If you add your own rules that make temporary files, you have to add your own rules that remove them.
No, no, you don't get it. ASDF itself already uses temporary files all over the place, not to mention extensions such as CFFI; and to solve a concurrency issue, at least ASDF has recently started to include a random portion in the temporary file names (so that two concurrent attempts don't clobber each other). So as to hopefully achieve atomic renaming of temporary files to output files, these temporary files do NOT reside in /tmp but in the very same directory as the future output file. So it is NOT sufficient or possible to rely on tmpwatch to cleanup after ASDF. If ASDF had some *less* configurable output translations, it could probably put all temporary files in a subdirectory of "the" output cache, and then use the equivalent of tmpwatch on that directory. But that's not the case at this point.

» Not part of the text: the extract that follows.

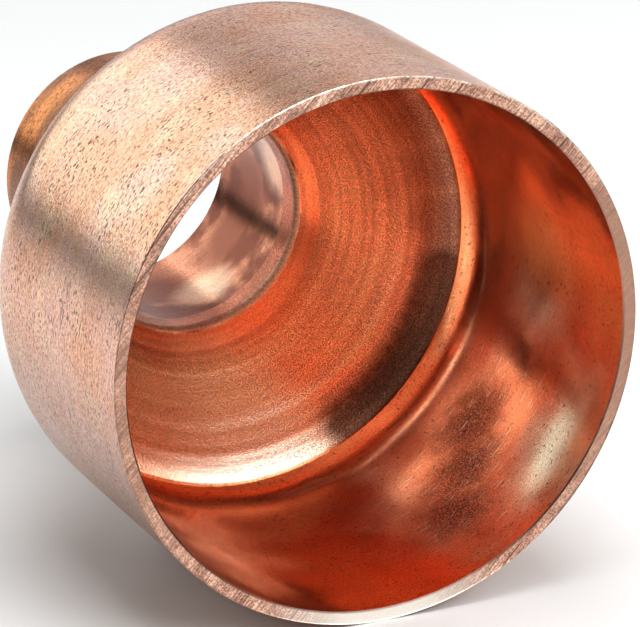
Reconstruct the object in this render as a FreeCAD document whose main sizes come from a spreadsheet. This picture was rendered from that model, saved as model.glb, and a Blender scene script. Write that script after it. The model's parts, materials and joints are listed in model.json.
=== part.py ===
import FreeCAD, Part
import Sketcher
import os
from math import atan2, cos, pi, radians, sin
from FreeCAD import Vector

# A wrought copper concentric reducer, drawn in one piece from seamless tube. Its wide end is a plain
# fitting end of tube size; a rounded shoulder and a cone lead down to a narrow solder socket.
# The run axis is Y: the wide mouth is centred on the origin and faces -Y, the socket opens towards +Y,
# and +Z is up. Lengths are in millimetres and angles in degrees.

# Driving dimensions: alias, value, meaning.
SIZES = [
    ("wide_od", 79.38, "outside diameter of the wide end, that of 3 1/8 in tube"),
    ("wide_wall", 1.93, "wall of the wide end"),
    ("wide_length", 41.5, "straight length of the wide end, which goes into a 3 in socket"),
    ("shoulder_radius", 15.2, "outside radius of the shoulder between the wide end and the cone"),
    ("ledge_angle", 31.0, "turn of the shoulder at which the smooth bore of the wide end stops"),
    ("cone_angle", 43.5, "slope of the cone against the run axis"),
    ("ledge_step", 0.37, "height of the ledge, by which the drawn cone's wall is the thicker one"),
    ("neck_radius", 6.0, "outside radius between the cone and the narrow end"),
    ("throat_radius", 2.4, "inside radius between the cone and the throat"),
    ("throat_length", 3.2, "straight length of the throat, up to the tube stop"),
    ("stop_step", 0.3, "how far the tube stop stands in from the bore of the socket"),
    ("tube_od", 34.92, "outside diameter of the 1 3/8 in tube that the socket takes"),
    ("tube_gap", 0.12, "capillary clearance round that tube, on the diameter"),
    ("socket_depth", 24.6, "depth of the socket, from its mouth to the tube stop"),
    ("socket_wall", 1.45, "wall of the narrow end"),
    ("edge_break", 0.2, "bevel on the corners of both mouths"),
]

START, END, CENTRE = 1, 2, 3    # how a sketch numbers the points of an edge
RADIUS_AXIS = -1                # the sketch's own horizontal axis
SAME_PLACE = 0.001              # closer together than this is one place


def make_sheet(doc):
    """Spreadsheet of the driving dimensions, one aliased cell each."""
    sheet = doc.addObject("Spreadsheet::Sheet", "Sizes")
    for row, (alias, value, meaning) in enumerate(SIZES, start=1):
        sheet.set(f"A{row}", alias)
        sheet.set(f"B{row}", str(value))
        sheet.set(f"C{row}", meaning)
        sheet.setAlias(f"B{row}", alias)
    doc.recompute()
    return sheet


def line(start, end):
    return Part.LineSegment(start, end)


def arc(centre, radius, start_angle, end_angle):
    """Arc that turns anticlockwise from start_angle to end_angle, in radians."""
    return Part.ArcOfCircle(Part.Circle(centre, Vector(0, 0, 1), radius), start_angle, end_angle)


def polar(centre, radius, angle):
    return centre + Vector(radius * cos(angle), radius * sin(angle), 0)


def turn_centre(wall_radius, turn_radius, cone_point, cone):
    """Centre of the turn from the cone through cone_point into a straight wall of this radius."""
    across = wall_radius + turn_radius
    along = cone_point.y + (turn_radius - (across - cone_point.x) * cos(cone)) / sin(cone)
    return Vector(across, along, 0)


def wall_edges(sheet):
    """Name and shape of each edge round the wall's section, as radius against run."""
    cone = radians(sheet.cone_angle)
    ledge = radians(sheet.ledge_angle)
    outer_turn = sheet.shoulder_radius
    sized_turn = sheet.shoulder_radius - sheet.wide_wall
    dome_turn = sized_turn - sheet.ledge_step

    wide_outer = sheet.wide_od / 2
    wide_inner = wide_outer - sheet.wide_wall
    socket_inner = (sheet.tube_od + sheet.tube_gap) / 2
    socket_outer = socket_inner + sheet.socket_wall
    throat_inner = socket_inner - sheet.stop_step

    shoulder = Vector(wide_outer - outer_turn, sheet.wide_length, 0)
    cone_outside = polar(shoulder, outer_turn, cone)
    cone_inside = polar(shoulder, dome_turn, cone)
    neck = turn_centre(socket_outer, sheet.neck_radius, cone_outside, cone)
    throat = turn_centre(throat_inner, sheet.throat_radius, cone_inside, cone)
    stop_at = throat.y + sheet.throat_length
    mouth_at = stop_at + sheet.socket_depth

    return {
        "wide_mouth": line(Vector(wide_inner, 0, 0), Vector(wide_outer, 0, 0)),
        "wide_outside": line(Vector(wide_outer, 0, 0), Vector(wide_outer, sheet.wide_length, 0)),
        "shoulder": arc(shoulder, outer_turn, 0, cone),
        "cone_outside": line(cone_outside, polar(neck, sheet.neck_radius, pi + cone)),
        "neck": arc(neck, sheet.neck_radius, pi, pi + cone),
        "narrow_outside": line(Vector(socket_outer, neck.y, 0), Vector(socket_outer, mouth_at, 0)),
        "narrow_mouth": line(Vector(socket_outer, mouth_at, 0), Vector(socket_inner, mouth_at, 0)),
        "socket": line(Vector(socket_inner, mouth_at, 0), Vector(socket_inner, stop_at, 0)),
        "tube_stop": line(Vector(socket_inner, stop_at, 0), Vector(throat_inner, stop_at, 0)),
        "throat": line(Vector(throat_inner, stop_at, 0), Vector(throat_inner, throat.y, 0)),
        "throat_turn": arc(throat, sheet.throat_radius, pi, pi + cone),
        "cone_inside": line(polar(throat, sheet.throat_radius, pi + cone), cone_inside),
        "dome": arc(shoulder, dome_turn, ledge, cone),
        "ledge": line(polar(shoulder, dome_turn, ledge), polar(shoulder, sized_turn, ledge)),
        "sized_shoulder": arc(shoulder, sized_turn, 0, ledge),
        "wide_bore": line(Vector(wide_inner, sheet.wide_length, 0), Vector(wide_inner, 0, 0)),
    }


# Where the section's edges meet, going round it: edge and end, edge and end, smooth or sharp.
JOINS = [
    ("wide_mouth", END, "wide_outside", START, "Coincident"),
    ("wide_outside", END, "shoulder", START, "Tangent"),
    ("shoulder", END, "cone_outside", START, "Tangent"),
    ("cone_outside", END, "neck", END, "Tangent"),
    ("neck", START, "narrow_outside", START, "Tangent"),
    ("narrow_outside", END, "narrow_mouth", START, "Coincident"),
    ("narrow_mouth", END, "socket", START, "Coincident"),
    ("socket", END, "tube_stop", START, "Coincident"),
    ("tube_stop", END, "throat", START, "Coincident"),
    ("throat", END, "throat_turn", START, "Tangent"),
    ("throat_turn", END, "cone_inside", START, "Tangent"),
    ("cone_inside", END, "dome", END, "Tangent"),
    ("dome", START, "ledge", START, "Coincident"),
    ("ledge", END, "sized_shoulder", END, "Coincident"),
    ("sized_shoulder", START, "wide_bore", START, "Tangent"),
    ("wide_bore", END, "wide_mouth", START, "Coincident"),
]

LEVEL = ["wide_mouth", "narrow_mouth", "tube_stop"]
UPRIGHT = ["wide_outside", "narrow_outside", "socket", "throat", "wide_bore"]

# The section's dimensions: name, what drives it on the sheet, kind, edge and point that it measures.
DIMENSIONS = [
    ("wide_radius", "Sizes.wide_od / 2", "DistanceX", "wide_mouth", END),
    ("wide_wall", "Sizes.wide_wall", "Distance", "wide_mouth", None),
    ("wide_length", "Sizes.wide_length", "Distance", "wide_outside", None),
    ("shoulder_radius", "Sizes.shoulder_radius", "Radius", "shoulder", None),
    ("dome_radius", "Sizes.shoulder_radius - Sizes.wide_wall - Sizes.ledge_step", "Radius", "dome", None),
    ("ledge_angle", "Sizes.ledge_angle", "Angle", "ledge", None),
    ("cone_angle", "90 + Sizes.cone_angle", "Angle", "cone_outside", None),
    ("neck_radius", "Sizes.neck_radius", "Radius", "neck", None),
    ("throat_radius", "Sizes.throat_radius", "Radius", "throat_turn", None),
    ("throat_length", "Sizes.throat_length", "Distance", "throat", None),
    ("stop_step", "Sizes.stop_step", "Distance", "tube_stop", None),
    ("socket_radius", "(Sizes.tube_od + Sizes.tube_gap) / 2", "DistanceX", "socket", START),
    ("socket_depth", "Sizes.socket_depth", "Distance", "socket", None),
    ("socket_wall", "Sizes.socket_wall", "Distance", "narrow_mouth", None),
]


def dimension(kind, index, point, shape):
    """Dimensional constraint on an edge that starts at the size drawn."""
    if kind == "Radius":
        return Sketcher.Constraint(kind, index, shape.Radius)
    along = shape.EndPoint - shape.StartPoint
    if kind == "Distance":
        return Sketcher.Constraint(kind, index, along.Length)
    if kind == "Angle":
        return Sketcher.Constraint(kind, index, atan2(along.y, along.x))
    drawn = shape.StartPoint if point == START else shape.EndPoint
    return Sketcher.Constraint(kind, RADIUS_AXIS, START, index, point, drawn.x)


def draw_section(body, sheet):
    """Sketch of the wall's section, with every size driven by the sheet."""
    sketch = body.newObject("Sketcher::SketchObject", "wall_section")
    plane = next(item for item in body.Origin.OriginFeatures if item.Role == "XY_Plane")
    sketch.AttachmentSupport = [(plane, "")]
    sketch.MapMode = "FlatFace"

    shapes = wall_edges(sheet)
    edge = {name: sketch.addGeometry(shape, False) for name, shape in shapes.items()}

    def tie(*constraint):
        sketch.addConstraint(Sketcher.Constraint(*constraint))

    for first, first_end, second, second_end, kind in JOINS:
        tie(kind, edge[first], first_end, edge[second], second_end)
    for name in LEVEL:
        tie("Horizontal", edge[name])
    for name in UPRIGHT:
        tie("Vertical", edge[name])
    tie("PointOnObject", edge["wide_mouth"], START, RADIUS_AXIS)
    tie("Coincident", edge["dome"], CENTRE, edge["shoulder"], CENTRE)
    tie("Coincident", edge["sized_shoulder"], CENTRE, edge["shoulder"], CENTRE)
    tie("PointOnObject", edge["shoulder"], CENTRE, edge["ledge"])
    tie("Parallel", edge["cone_outside"], edge["cone_inside"])

    for name, expression, kind, on, point in DIMENSIONS:
        index = sketch.addConstraint(dimension(kind, edge[on], point, shapes[on]))
        sketch.renameConstraint(index, name)
        sketch.setExpression(f"Constraints.{name}", expression)
    return sketch


def is_mouth_corner(edge, overall_length):
    """True for the sharp circles round the two mouths."""
    across_run = edge.BoundBox.YLength < SAME_PLACE
    at_mouth = min(abs(edge.BoundBox.YMin), abs(edge.BoundBox.YMin - overall_length)) < SAME_PLACE
    return across_run and at_mouth


def make_reducer_body(doc, sheet):
    """The fitting: the wall's section turned about the run axis, with its mouths deburred."""
    body = doc.addObject("PartDesign::Body", "reducer_body")
    body.Label = "reducer_body"
    section = draw_section(body, sheet)
    doc.recompute()

    wall = body.newObject("PartDesign::Revolution", "wall")
    wall.Profile = section
    wall.ReferenceAxis = (section, ["V_Axis"])
    wall.Angle = 360
    doc.recompute()

    length = wall.Shape.BoundBox.YMax
    edges = enumerate(wall.Shape.Edges, start=1)
    corners = [f"Edge{number}" for number, edge in edges if is_mouth_corner(edge, length)]
    deburr = body.newObject("PartDesign::Chamfer", "mouth_corners")
    deburr.Base = (wall, corners)
    deburr.setExpression("Size", "Sizes.edge_break")
    return body


def check(doc, bodies):
    """Stops unless every object was computed and every body is one valid solid."""
    for item in doc.Objects:
        if "Invalid" in item.State or "Error" in item.State:
            raise RuntimeError(f"{item.Label} was not computed: {item.State}")
    for body in bodies:
        if body.Shape.isNull() or not body.Shape.isValid() or len(body.Shape.Solids) != 1:
            raise RuntimeError(f"{body.Label} is not one valid solid")


def main():
    doc = FreeCAD.newDocument("concentric_reducer")
    sheet = make_sheet(doc)
    bodies = [make_reducer_body(doc, sheet)]
    doc.recompute()
    check(doc, bodies)
    os.makedirs("parts", exist_ok=True)
    for body in bodies:
        body.Shape.exportStep(f"parts/{body.Label}.step")
        box = body.Shape.optimalBoundingBox(False, False)
        print(f"{body.Label}: {box.XLength:.2f} x {box.YLength:.2f} x {box.ZLength:.2f} mm,"
              f" {body.Shape.Volume:.0f} mm3, {len(body.Shape.Faces)} faces")


main()
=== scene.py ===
"""Looks of a wrought copper concentric reducer lying on its side on a pale floor.

The run axis is Y: the wide mouth is centred on the origin and faces -Y, the narrow socket opens
towards +Y, and +Z is up. Lengths are in metres.
"""
import json
from math import cos, pi, radians, sin

import bpy
import numpy as np
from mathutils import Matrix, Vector


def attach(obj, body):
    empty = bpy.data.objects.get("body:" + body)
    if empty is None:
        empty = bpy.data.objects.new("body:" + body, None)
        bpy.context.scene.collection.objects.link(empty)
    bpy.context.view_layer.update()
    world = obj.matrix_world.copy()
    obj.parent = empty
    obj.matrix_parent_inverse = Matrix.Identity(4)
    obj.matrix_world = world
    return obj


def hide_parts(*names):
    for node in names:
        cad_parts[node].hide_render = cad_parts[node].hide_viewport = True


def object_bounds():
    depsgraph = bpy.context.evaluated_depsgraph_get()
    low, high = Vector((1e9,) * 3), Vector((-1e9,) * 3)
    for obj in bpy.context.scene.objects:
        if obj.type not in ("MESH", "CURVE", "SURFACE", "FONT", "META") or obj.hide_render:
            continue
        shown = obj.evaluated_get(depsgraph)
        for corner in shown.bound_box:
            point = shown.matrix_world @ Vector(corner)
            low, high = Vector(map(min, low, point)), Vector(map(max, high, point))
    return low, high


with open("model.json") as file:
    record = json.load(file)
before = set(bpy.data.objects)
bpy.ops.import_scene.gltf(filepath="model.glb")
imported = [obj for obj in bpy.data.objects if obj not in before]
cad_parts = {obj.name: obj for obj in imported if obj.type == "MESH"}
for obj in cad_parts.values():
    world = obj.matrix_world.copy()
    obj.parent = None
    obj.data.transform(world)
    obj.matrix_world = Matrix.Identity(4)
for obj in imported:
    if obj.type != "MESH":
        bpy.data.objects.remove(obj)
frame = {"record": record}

CAD_LOW, CAD_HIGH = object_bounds()
MM = 0.001

# Sizes of the fitting: its ends from the frame, and the rest as the design has them.
MOUNTS = {mount["name"]: mount for mount in frame["record"]["mounts"]}
LENGTH = CAD_HIGH.y
WIDE_OUTER = MOUNTS["wide_fitting_end"]["dims"]["r_mm"] * MM
SOCKET_INNER = MOUNTS["narrow_socket"]["dims"]["r_mm"] * MM
WIDE_WALL = 1.93 * MM
WIDE_LENGTH = 41.5 * MM
SHOULDER_RADIUS = 15.2 * MM
LEDGE_ANGLE = radians(31.0)
CONE_ANGLE = radians(43.5)
CONE_WALL = 2.3 * MM
NECK_RADIUS = 6.0 * MM
THROAT_RADIUS = 2.4 * MM
THROAT_LENGTH = 3.2 * MM
STOP_STEP = 0.3 * MM
SOCKET_WALL = 1.45 * MM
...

- "What if load-op is not the only operation that matters, but
e.g. doc-op generates LaTeX and PDF outputs but fails to be tracked by clean-op? Are you going to use the CLOS MOP to generate a list of all possible operations? What if that other operation isn't loaded in the current image? What if operation options cause different files to be generated? Or features? What about all secondary systems? Are you going to generate a plan for them, too?"
See the answer to #1: ASDF is not going to solve this problem. Either the programmer solves it using definitions of PERFORM and IN-ORDER-TO, or it's not solved. So sad. But I don't see any reason to avoid the 90% solution because there isn't a 100% solution.
Fine, but I see a clean-op more like a 50% solutions 50% increased problem than a 90% solution. rm -rf ~/.cache/common-lisp and/or git clean -xfd are the 90% solutions.